The Court held that:

Indeed, by vesting the Committee of Creditors with the discretion of accepting resolution plans only with financial creditors, operational creditors having no vote, the Code itself differentiates between the two types of creditors. Quite clearly, secured and unsecured financial creditors are differentiated when it comes to amounts to be paid under a resolution plan, together with what dissenting secured or unsecured financial creditors are to be paid. And, most importantly, operational creditors are separately viewed from these secured and unsecured financial creditors in S. No. 5 of paragraph 7 of statutory Form H. Thus, it can be seen that the Code and the Regulations, read as a whole, together with the observations of expert bodies and this Court’s judgment, all lead to the conclusion that the equality principle cannot be stretched to treating unequals equally, as that will destroy the very objective of the Code-to resolve stressed assets. Equitable treatment is to be accorded to each creditor depending upon the class to which it belongs: secured or unsecured, financial or operational.

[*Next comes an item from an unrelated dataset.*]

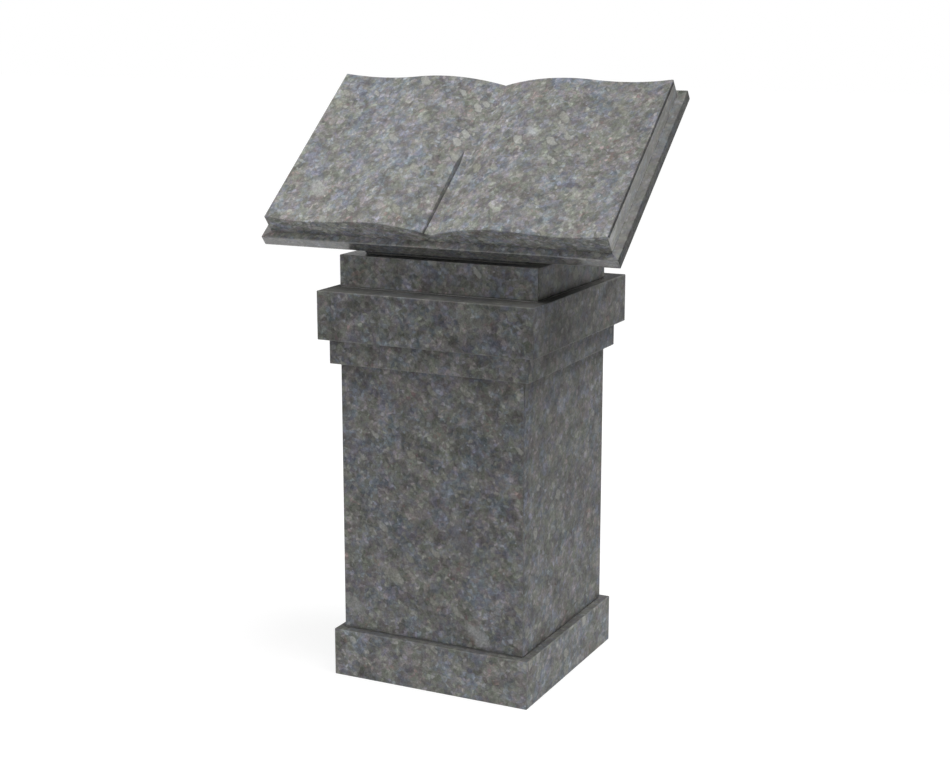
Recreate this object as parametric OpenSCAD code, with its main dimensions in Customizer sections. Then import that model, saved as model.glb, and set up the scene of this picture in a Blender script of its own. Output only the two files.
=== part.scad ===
// Cremation pedestal memorial: an open granite book on a stacked granite pedestal.
// Millimetres, +Z up, the readable side towards -Y, origin at the middle of the plinth's underside.

/* [Shaft] */
// Width of the shaft, side to side
shaft_w = 305; // [230:1:400]
// Depth of the shaft, front to back
shaft_d = 305; // [260:1:400]
// Height of the shaft stone
shaft_h = 419.5; // [200:0.5:900]

/* [Plinth] */
// How far the plinth stands out past the shaft, all round
plinth_step = 12.5; // [5:0.5:60]
// Height of the plinth
plinth_h = 75; // [40:0.5:150]

/* [Collar and cap] */
// How far the collar stands out past the shaft, all round
collar_step = 12.5; // [5:0.5:24]
// Height of the collar
collar_h = 36.5; // [20:0.5:80]
// How far the cap stands out past the collar, all round
cap_step = 13; // [4:0.5:40]
// Height of the cap
cap_h = 74.5; // [40:0.5:140]

/* [Neck] */
// How far the neck's two sides stand in from the cap's sides
neck_side_set = 14; // [6:0.5:40]
// How far the neck's front stands in from the cap's front
neck_front_set = 46; // [20:0.5:60]
// How far the neck's back stands in from the cap's back
neck_back_set = 56; // [20:0.5:80]
// Height of the neck
neck_h = 48; // [25:0.5:90]

/* [Setting joints] */
// Thickness of the setting compound between two stones
bed_t = 1.5; // [1:0.1:4]
// How far the compound is raked back from the face of the smaller stone
bed_set = 1.5; // [1.5:0.5:12]

/* [Book rest] */
// How far the rest's sides stand in from the sides of the neck, or of the book if that is narrower
rest_side_set = 30; // [20:0.5:80]
// How far the rest's front stands in from the neck's, and its back from the neck's or the book's
rest_end_set = 25; // [15:0.5:50]

/* [Book] */
// Width of the cover board across both pages
book_w = 584; // [440:1:760]
// Length of the cover board up its slope
book_l = 353; // [320:1:440]
// Thickness of the cover board
board_t = 17; // [10:0.5:30]
// Margin of cover board that shows round the pages
board_margin = 12.5; // [6:0.5:25]
// Slope of the book from level, in degrees
slope = 38.8; // [25:0.1:45]
// How far the cover's lower edge stands in front of the neck
overhang = 7; // [0:0.5:30]
// Height of the cover's lower edge above the neck
edge_gap = 8.5; // [6:0.5:30]

/* [Pages] */
// Height of the pages at the outer edges and at the two crowns
page_t = 31.7; // [26:0.1:45]
// Depth of the hollow between the outer edge and the crown of a page
page_wave = 6.2; // [4:0.1:7.5]
// Place of the crown, as a share of one page's width from the gutter
crown_at = 0.388; // [0.36:0.002:0.4]
// Place of the hollow's lowest line, as a share of one page's width
hollow_at = 0.732; // [0.725:0.001:0.76]
// How far the cut line stands to the left of the gutter
cut_set = 11.5; // [8:0.5:20]
// Length of the cut line from the pages' lower ends
cut_l = 148; // [60:1:220]
// Depth of the cut line at the pages' lower ends
cut_d_low = 2.8; // [1:0.1:5]
// Depth of the cut line where it stops
cut_d_stop = 5; // [2:0.1:7]

/* [Finish] */
// Width of the eased arris on the stones' edges
arris = 1.2; // [0.5:0.1:3]

/* [Hidden] */

// Plan sizes, each stepped from the stone below it
plinth_w = shaft_w + 2 * plinth_step;
plinth_d = shaft_d + 2 * plinth_step;
collar_w = shaft_w + 2 * collar_step;
collar_d = shaft_d + 2 * collar_step;
cap_w = collar_w + 2 * cap_step;
cap_d = collar_d + 2 * cap_step;
neck_w = cap_w - 2 * neck_side_set;
neck_front = -cap_d / 2 + neck_front_set;
neck_back = cap_d / 2 - neck_back_set;
neck_d = neck_back - neck_front;
neck_y = (neck_back + neck_front) / 2;

// Heights of the undersides, with a joint between each pair of stones
shaft_z = plinth_h + bed_t;
collar_z = shaft_z + shaft_h + bed_t;
cap_z = collar_z + collar_h + bed_t;
neck_z = cap_z + cap_h + bed_t;
neck_top = neck_z + neck_h;
rest_z = neck_top + bed_t;

// The cover's lower edge, and the rest that follows the underside of the cover
book_y = neck_front - overhang;
book_z = neck_top + edge_gap;
book_back = book_y + book_l * cos(slope);
rest_w = min(neck_w, book_w) - 2 * rest_side_set;
rest_front = neck_front + rest_end_set;
rest_back = min(neck_back, book_back) - rest_end_set;
function rest_top(y) = book_z + (y - book_y) * tan(slope) - bed_t / cos(slope);
function along_slope(y) = (y - book_y) / cos(slope) - bed_t * tan(slope);

// Page profile: a crown and a hollow made of two arcs that run smoothly into each other
half_page = book_w / 2 - board_margin;
page_l = book_l - 2 * board_margin;
land = 3;
crown_x = crown_at * half_page;
hollow_x = hollow_at * half_page;
hollow_z = page_t - page_wave;
rise_run = half_page - land - hollow_x;
hollow_r = (rise_run * rise_run + page_wave * page_wave) / (2 * page_wave);
span = hollow_x - crown_x;
crown_r = (span * span + page_wave * page_wave) / (2 * page_wave) - hollow_r;
turn_x = crown_x + span * crown_r / (crown_r + hollow_r);
cut_z = page_t - crown_r + sqrt(crown_r * crown_r - pow(crown_x - cut_set, 2));
cut_tilt = atan((cut_d_stop - cut_d_low) / cut_l);
cut_wall = 1.5;
spare = 20;

// Rectangle with its corners cut at 45 degrees
module eased_rect(w, d) {
    x = w / 2;
    y = d / 2;
    polygon([[x - arris, -y], [x, arris - y], [x, y - arris], [x - arris, y],
             [arris - x, y], [-x, y - arris], [-x, arris - y], [arris - x, -y]]);
}

// Sawn block with every edge eased, centred on X and Y and standing on z = 0
module eased_block(w, d, h) {
    intersection() {
        linear_extrude(h) eased_rect(w, d);
        translate([0, d / 2, h / 2]) rotate([90, 0, 0]) linear_extrude(d) eased_rect(w, h);
        translate([-w / 2, 0, h / 2]) rotate([90, 0, 90]) linear_extrude(w) eased_rect(d, h);
    }
}

// Bed of setting compound, raked back from the edges of the smaller of the two stones it joins
module bed(w, d) {
    translate([bed_set - w / 2, bed_set - d / 2, 0]) cube([w - 2 * bed_set, d - 2 * bed_set, bed_t]);
}

// Puts its children in the book's frame: X across, Y up the slope, Z out of the page
module on_slope() {
    translate([0, book_y, book_z]) rotate([slope, 0, 0]) children();
}

// Inner part of one page, from the gutter over the crown
module page_crown() {
    intersection() {
        cube([turn_x, page_l, page_t + spare]);
        translate([crown_x, -spare, page_t - crown_r]) rotate([-90, 0, 0])
            cylinder(r = crown_r, h = page_l + 2 * spare, $fn = 256);
    }
}

// Outer part of one page, hollowed and rising to the fore-edge
module page_hollow() {
    difference() {
        translate([turn_x, 0, 0]) cube([half_page - turn_x, page_l, page_t]);
        translate([hollow_x, -spare, hollow_z + hollow_r]) rotate([-90, 0, 0])
            cylinder(r = hollow_r, h = page_l + 2 * spare, $fn = 256);
    }
}

// V-shaped cut line beside the gutter, with walls that rise 3 in 2, shallower to the front
module cut_line() {
    translate([-cut_set, cut_l, cut_z]) rotate([90 - cut_tilt, 0, 0]) linear_extrude(cut_l + spare)
        polygon([[0, -cut_d_stop], [2 * cut_d_stop / cut_wall, cut_d_stop],
                 [-2 * cut_d_stop / cut_wall, cut_d_stop]]);
}

module plinth() {
    color("dimgray") eased_block(plinth_w, plinth_d, plinth_h);
}

module shaft_bed() {
    color("darkslategray") translate([0, 0, plinth_h]) bed(shaft_w, shaft_d);
}

module shaft() {
    color("dimgray") translate([0, 0, shaft_z]) eased_block(shaft_w, shaft_d, shaft_h);
}

module collar_bed() {
    color("darkslategray") translate([0, 0, collar_z - bed_t]) bed(shaft_w, shaft_d);
}

module collar() {
    color("dimgray") translate([0, 0, collar_z]) eased_block(collar_w, collar_d, collar_h);
}

module cap_bed() {
    color("darkslategray") translate([0, 0, cap_z - bed_t]) bed(collar_w, collar_d);
}

module cap() {
    color("dimgray") translate([0, 0, cap_z]) eased_block(cap_w, cap_d, cap_h);
}

module neck_bed() {
    color("darkslategray") translate([0, neck_y, neck_z - bed_t]) bed(neck_w, neck_d);
}

module neck() {
    color("dimgray") translate([0, neck_y, neck_z]) eased_block(neck_w, neck_d, neck_h);
}

module rest_bed() {
    color("darkslategray") translate([0, (rest_back + rest_front) / 2, neck_top])
        bed(rest_w, rest_back - rest_front);
}

// Desk-shaped stone whose sloped top follows the underside of the cover
module book_rest() {
    color("dimgray") translate([-rest_w / 2, 0, 0]) rotate([90, 0, 90]) linear_extrude(rest_w)
        polygon([[rest_front, rest_z], [rest_back, rest_z],
                 [rest_back, rest_top(rest_back)], [rest_front, rest_top(rest_front)]]);
}

module book_bed() {
    low = along_slope(rest_front);
    high = along_slope(rest_back);
    color("darkslategray") on_slope() translate([0, (low + high) / 2, -bed_t]) bed(rest_w, high - low);
}

module cover_board() {
    color("gray") on_slope() translate([0, book_l / 2, 0]) eased_block(book_w, book_l, board_t);
}

module page_block() {
    color("darkgray") on_slope() translate([0, board_margin, board_t]) difference() {
        union() {
            page_crown();
            page_hollow();
            mirror([1, 0, 0]) page_crown();
            mirror([1, 0, 0]) page_hollow();
        }
        cut_line();
    }
}

plinth();
shaft_bed();
shaft();
collar_bed();
collar();
cap_bed();
cap();
neck_bed();
neck();
rest_bed();
book_rest();
book_bed();
cover_board();
page_block();
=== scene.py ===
# %% [markdown]
# # An open book in granite on a square pedestal
# The memorial is a stack of sawn and polished granite stones: plinth, shaft, collar, cap and neck.
# A wedge-shaped stone on the neck carries a cover board, and a block of pages lies on the board.
# The model that holds the sizes is loaded first. Each of its nodes is then replaced by a finely
# finished piece of the same size, so nothing here is fitted by eye.

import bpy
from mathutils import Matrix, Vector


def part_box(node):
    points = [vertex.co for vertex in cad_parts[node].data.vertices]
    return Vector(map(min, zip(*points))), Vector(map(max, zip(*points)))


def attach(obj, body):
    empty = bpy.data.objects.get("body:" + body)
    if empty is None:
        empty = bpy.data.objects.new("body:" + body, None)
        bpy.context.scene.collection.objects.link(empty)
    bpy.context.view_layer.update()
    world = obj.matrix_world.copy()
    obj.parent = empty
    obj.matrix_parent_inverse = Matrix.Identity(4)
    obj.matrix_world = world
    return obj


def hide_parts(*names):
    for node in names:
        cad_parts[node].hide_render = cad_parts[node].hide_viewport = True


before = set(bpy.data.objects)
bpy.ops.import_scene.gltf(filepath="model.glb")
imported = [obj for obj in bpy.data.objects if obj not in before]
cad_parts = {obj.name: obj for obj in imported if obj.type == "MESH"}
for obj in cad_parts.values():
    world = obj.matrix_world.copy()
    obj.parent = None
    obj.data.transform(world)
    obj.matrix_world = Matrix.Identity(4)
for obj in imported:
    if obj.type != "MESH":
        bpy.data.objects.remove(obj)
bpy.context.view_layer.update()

# %% Other modules
import math

import bmesh
import bpy
from mathutils import Vector

# %% [markdown]
# ## Millimetres and a clean start
# A mason works in millimetres and Blender in metres, so one short name keeps the sizes readable.
# Loading leaves the sized nodes selected, and an operator acts on all that is selected. Every step
# therefore begins with nothing selected.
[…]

The fact that the operational creditors are put below the financial creditors at the time of resolution of the company and are not a part of COC and yet are bound by the decisions of the COC as held in the Essar Steel’s case is now the settled position of law. This judgement leaves no holes in the wall in maintaining the position of law and also in validating that once a resolution plan is made, it cannot be changed. Further, the very purpose of the Act is to ensure that the revival of the company can be done effectively. Thus, if the demands of such nature as discussed above are raised again and again, this would lead to an effect in the successful resolution of the company. Also, it will defeat the purpose of the Code, if the creditors approach the Tribunals again and again for their prior period claims. Hence, the Rajasthan High Court is justified in quashing the demands of the Respondents.